Larry Martin, former director of the American Indian studies program at UW-Eau Claire, was Morrow’s academic adviser at the university, and he also taught her in his two-semester Ojibwe language course and hired her as a student assistant in the AIS office.
“At that time I came to know of Ramona’s interest and expertise as an artist and saw some of her work,” Martin said. “She was very interested in both traditional Ojibwe artistic media like beadwork and in very innovative ways of combining traditional techniques with very new expressions, particularly with a series of extremely distinctive dolls. Her dolls and other works have earned her considerable recognition in both Washington, D.C., and New York.”
Morrow has donated a Native doll to the last two U.S. presidents. “I received a thank-you from President Bush and a confirmation from President Obama,” she said.
Morrow has been selling dolls through the Department of the Interior’s Indian craft store since 2001, and she has a doll displayed at the Smithsonian’s National Museum of the American Indian in New York. She also sells her dolls and other crafts at several shops in the Hayward area, at the Madeline Island Museum, at the Silver Feather store in Eau Claire and at numerous other locations.
As a result of the Smithsonian workshop, Morrow has received invitations to teach Native doll making at two area colleges: the LCO Community College in Hayward and Wisconsin Indianhead Technical College at its Cornucopia location.
Plans are under way for Morrow to present another workshop at the George Gustav Heye Center either this fall or next spring, this one focusing on bead embroidery.
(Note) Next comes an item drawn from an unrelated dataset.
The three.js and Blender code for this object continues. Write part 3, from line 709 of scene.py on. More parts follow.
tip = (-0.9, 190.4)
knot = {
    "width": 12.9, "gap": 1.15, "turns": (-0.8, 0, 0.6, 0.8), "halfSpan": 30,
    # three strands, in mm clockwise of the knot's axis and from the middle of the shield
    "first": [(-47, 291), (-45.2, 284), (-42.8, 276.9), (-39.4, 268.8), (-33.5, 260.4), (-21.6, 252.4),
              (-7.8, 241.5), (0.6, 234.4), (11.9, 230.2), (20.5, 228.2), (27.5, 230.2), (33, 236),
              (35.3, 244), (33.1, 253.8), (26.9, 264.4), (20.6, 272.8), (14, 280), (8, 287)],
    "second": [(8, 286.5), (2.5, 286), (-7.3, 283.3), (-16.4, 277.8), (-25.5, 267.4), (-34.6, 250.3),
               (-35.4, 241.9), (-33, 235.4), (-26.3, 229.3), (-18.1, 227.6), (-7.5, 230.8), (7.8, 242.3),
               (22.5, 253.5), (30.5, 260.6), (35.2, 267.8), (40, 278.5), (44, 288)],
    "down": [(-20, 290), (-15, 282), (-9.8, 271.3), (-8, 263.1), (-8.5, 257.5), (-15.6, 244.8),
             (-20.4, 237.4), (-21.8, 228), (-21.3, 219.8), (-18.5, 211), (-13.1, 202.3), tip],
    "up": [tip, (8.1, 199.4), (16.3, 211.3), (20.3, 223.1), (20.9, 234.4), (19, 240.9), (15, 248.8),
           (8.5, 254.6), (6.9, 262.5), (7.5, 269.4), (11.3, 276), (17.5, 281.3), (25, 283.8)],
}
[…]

She also says she’d like to start a line of furniture.
“We’re setting up the garage to do woodworking,” she said. “I’d like to make tables, shelving and other pieces incorporating beadwork in the design.”
Morrow attributes her success to the individuals who enjoy and purchase her work.
“I couldn’t have gone as far as I have without the customers who have collected my pieces over the past 15 years,” she said. “My work is scattered throughout the United States, British Columbia, Russia, Austria, Finland and France thanks to them.”